3 - Saving it for later: storage by prehistoric hunter–gatherers in Europe

Summary

This contribution distinguishes three temporal scales of resource fluctuation (seasonal, interannual and long-term), and examines the responses available to higher-latitude hunter–gatherers, concentrating in particular on storage. The specific environmental contexts in which storage is likely to be a major risk-buffering mechanism are defined. Storage will cope only with the seasonal and interannual scales of resource fluctuation, not with the long term. Direct evidence of storage is unlikely to survive in the archaeological record, but (a) resource specialisation, (b) more permanent settlement, and (c) mass capture technology are put forward as indirect evidence. These features are found among prehistoric European hunter–gatherers in the locations predicted by the model. Social storage will be important when resources are stored and when local spatial resource variability is considerable. Planning for the worst likely situation leads to surplus storage in most years. This, coupled with local resource imbalances, provides a context in which some groups or individuals may be able to acquire and retain more prestige, and hence status, than others.

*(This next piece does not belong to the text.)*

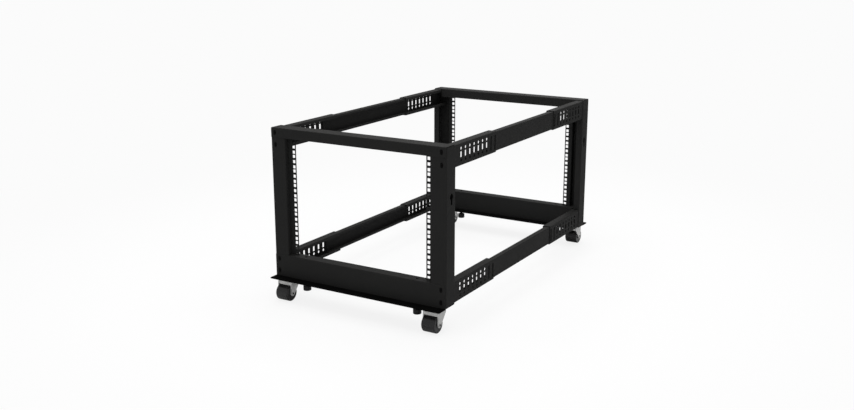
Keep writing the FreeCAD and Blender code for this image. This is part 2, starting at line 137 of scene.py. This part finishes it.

Storage among hunter–gatherers has been discussed in a number of recent publications. These view storage as (1) one among a number of risk-reducing mechanisms, developed usually as a response to gaps in the subsistence cycle (e.g. Cashdan 1983, 1985; Wiessner 1982), and (2) as contributing to, if not causing, the development of social and economic complexity (e.g. Hayden 1981; Testart 1982a and b; Rowley-Conwy 1983; Price and Brown 1985).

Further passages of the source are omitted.